A very useful model for controlling data tools was implemented in the Hadoop ecosystem through an application called Ranger. It is a software application designed to communicate with and control other tools such as Hive and Spark through a stored digital policy. For example, a digital policy that allows a user to perform a read operation, but not an update action on certain data. In addition to controlling the actions of a data tool, Ranger can also collect metadata describing the actions the tool performed. Some commercial applications for the big data space have followed this model to develop very robust automated DG polices that can control data, users, and actions, but mostly in the context of data analytics, not as an enterprise solution. There is also ongoing academic research in this area. I am currently part of a team of professors, students, and industry partners exploring methods for automating data curation and data governance sponsored by a National Science Foundation grant (https://dartproject.org/).
However, the Ranger-type control of legacy data tools such as relational databases is much more difficult where such controllers must be custom built.

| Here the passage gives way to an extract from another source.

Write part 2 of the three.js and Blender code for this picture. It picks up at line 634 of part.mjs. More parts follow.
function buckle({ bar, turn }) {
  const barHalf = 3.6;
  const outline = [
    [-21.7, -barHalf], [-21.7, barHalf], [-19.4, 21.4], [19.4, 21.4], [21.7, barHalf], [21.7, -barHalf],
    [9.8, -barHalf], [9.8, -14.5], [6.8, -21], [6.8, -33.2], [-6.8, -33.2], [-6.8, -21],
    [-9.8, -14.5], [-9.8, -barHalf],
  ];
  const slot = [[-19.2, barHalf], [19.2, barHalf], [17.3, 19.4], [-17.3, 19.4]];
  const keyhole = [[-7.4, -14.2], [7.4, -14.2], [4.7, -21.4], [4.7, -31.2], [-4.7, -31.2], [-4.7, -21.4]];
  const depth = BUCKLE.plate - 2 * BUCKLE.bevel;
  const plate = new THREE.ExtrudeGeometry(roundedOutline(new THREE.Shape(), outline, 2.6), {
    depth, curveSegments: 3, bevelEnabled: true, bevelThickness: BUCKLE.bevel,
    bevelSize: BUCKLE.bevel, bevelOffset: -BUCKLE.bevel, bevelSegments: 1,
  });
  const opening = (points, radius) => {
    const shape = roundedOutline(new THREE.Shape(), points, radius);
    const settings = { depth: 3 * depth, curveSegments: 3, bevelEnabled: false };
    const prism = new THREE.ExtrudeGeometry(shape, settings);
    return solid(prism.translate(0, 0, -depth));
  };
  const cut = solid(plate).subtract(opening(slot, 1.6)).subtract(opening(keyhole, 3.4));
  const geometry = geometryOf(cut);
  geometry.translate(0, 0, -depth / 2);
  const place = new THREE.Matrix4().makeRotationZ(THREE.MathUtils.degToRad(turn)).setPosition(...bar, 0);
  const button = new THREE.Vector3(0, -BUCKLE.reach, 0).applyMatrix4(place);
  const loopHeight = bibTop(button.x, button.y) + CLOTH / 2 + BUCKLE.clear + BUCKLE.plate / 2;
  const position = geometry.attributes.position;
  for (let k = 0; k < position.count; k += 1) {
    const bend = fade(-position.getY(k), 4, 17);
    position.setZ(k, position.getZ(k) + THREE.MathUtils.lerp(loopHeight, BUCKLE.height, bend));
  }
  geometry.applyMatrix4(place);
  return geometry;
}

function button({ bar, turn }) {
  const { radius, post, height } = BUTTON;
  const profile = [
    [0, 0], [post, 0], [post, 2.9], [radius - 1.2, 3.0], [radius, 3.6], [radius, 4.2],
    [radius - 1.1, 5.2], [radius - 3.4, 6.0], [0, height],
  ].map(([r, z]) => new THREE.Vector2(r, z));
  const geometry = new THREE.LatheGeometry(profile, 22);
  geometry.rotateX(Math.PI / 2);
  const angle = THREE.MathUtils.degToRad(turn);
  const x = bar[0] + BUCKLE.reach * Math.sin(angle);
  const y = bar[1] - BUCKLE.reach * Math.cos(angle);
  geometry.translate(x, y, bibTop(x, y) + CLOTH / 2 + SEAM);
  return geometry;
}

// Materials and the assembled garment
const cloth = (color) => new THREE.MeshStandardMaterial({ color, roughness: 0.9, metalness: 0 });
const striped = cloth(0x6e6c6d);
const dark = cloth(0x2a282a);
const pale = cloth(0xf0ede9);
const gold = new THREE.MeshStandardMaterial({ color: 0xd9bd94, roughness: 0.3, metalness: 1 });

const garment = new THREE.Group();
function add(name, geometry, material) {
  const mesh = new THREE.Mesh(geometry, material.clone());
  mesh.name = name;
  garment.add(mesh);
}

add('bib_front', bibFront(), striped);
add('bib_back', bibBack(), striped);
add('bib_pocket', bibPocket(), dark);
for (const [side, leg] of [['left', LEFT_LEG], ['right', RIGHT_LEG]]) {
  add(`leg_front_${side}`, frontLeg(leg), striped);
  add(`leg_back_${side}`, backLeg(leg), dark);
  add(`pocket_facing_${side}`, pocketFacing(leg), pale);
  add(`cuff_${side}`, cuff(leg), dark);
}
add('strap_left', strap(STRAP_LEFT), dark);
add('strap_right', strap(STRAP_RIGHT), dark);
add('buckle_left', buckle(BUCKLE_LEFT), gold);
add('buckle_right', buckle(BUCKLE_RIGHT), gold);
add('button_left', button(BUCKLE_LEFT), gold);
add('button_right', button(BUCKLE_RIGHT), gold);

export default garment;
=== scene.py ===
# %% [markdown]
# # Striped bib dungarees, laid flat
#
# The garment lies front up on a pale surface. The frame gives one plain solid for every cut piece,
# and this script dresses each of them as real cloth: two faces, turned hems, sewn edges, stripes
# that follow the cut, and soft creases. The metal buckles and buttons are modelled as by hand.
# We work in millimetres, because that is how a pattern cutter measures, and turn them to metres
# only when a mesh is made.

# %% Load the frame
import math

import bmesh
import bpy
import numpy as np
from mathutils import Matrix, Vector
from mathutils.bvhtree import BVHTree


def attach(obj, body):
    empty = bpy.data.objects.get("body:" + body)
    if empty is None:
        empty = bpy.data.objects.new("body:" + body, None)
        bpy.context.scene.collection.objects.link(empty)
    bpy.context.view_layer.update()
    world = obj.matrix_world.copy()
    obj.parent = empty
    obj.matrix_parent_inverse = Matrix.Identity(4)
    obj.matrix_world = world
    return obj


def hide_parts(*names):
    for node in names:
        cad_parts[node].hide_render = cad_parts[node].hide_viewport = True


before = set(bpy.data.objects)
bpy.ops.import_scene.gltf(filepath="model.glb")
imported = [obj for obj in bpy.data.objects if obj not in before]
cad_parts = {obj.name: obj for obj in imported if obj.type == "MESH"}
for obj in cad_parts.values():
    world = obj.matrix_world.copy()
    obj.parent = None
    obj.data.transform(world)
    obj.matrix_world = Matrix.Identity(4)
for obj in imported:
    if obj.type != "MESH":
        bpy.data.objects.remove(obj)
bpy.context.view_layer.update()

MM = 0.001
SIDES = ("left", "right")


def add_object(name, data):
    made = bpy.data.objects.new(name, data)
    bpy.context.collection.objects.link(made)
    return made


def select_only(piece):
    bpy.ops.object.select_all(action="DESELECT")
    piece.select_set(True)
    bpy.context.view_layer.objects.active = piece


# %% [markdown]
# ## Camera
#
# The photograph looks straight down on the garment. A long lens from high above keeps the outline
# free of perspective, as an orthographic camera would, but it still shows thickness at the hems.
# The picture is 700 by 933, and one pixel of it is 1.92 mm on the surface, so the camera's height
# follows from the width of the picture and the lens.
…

Just the opposite of the Waldo, most vendors of data tools want to give the user as much power as possible. This is because they compete with other vendors on features and functionality, the more the better. This makes harnessing these tools even more difficult.
But just for a moment, try to image a world in which all your organization’s data are safely enclosed in a controlled data space (the Waldo chamber) and users can only manipulate the data through a software control layer (the Waldo arms) that encloses the space and automates compliance to digital policies. And suppose the control layer’s digital policies only allows authorized users to perform the operations allowable for their roles and given operational context. And as long as we are imagining, suppose that every action taken inside of the controlled data space is captured as metadata and sent back to the control layer where a series of filters forward updates to the data catalog, dashboards, and other monitors in real, or near-real, time. As an added bonus, the system would prevent data littering because data could only enter or leave the control space if it adhered to the ISO 8000-110 standard for master data exchange requiring complete metadata references.
While developers and data scientists might shudder at the thought of having to go through an intermediate software layer that limits their data access and actions, I do believe that eventually this will all happen. The increasing risks and costs of not having automated DG policy compliance is simply unacceptable.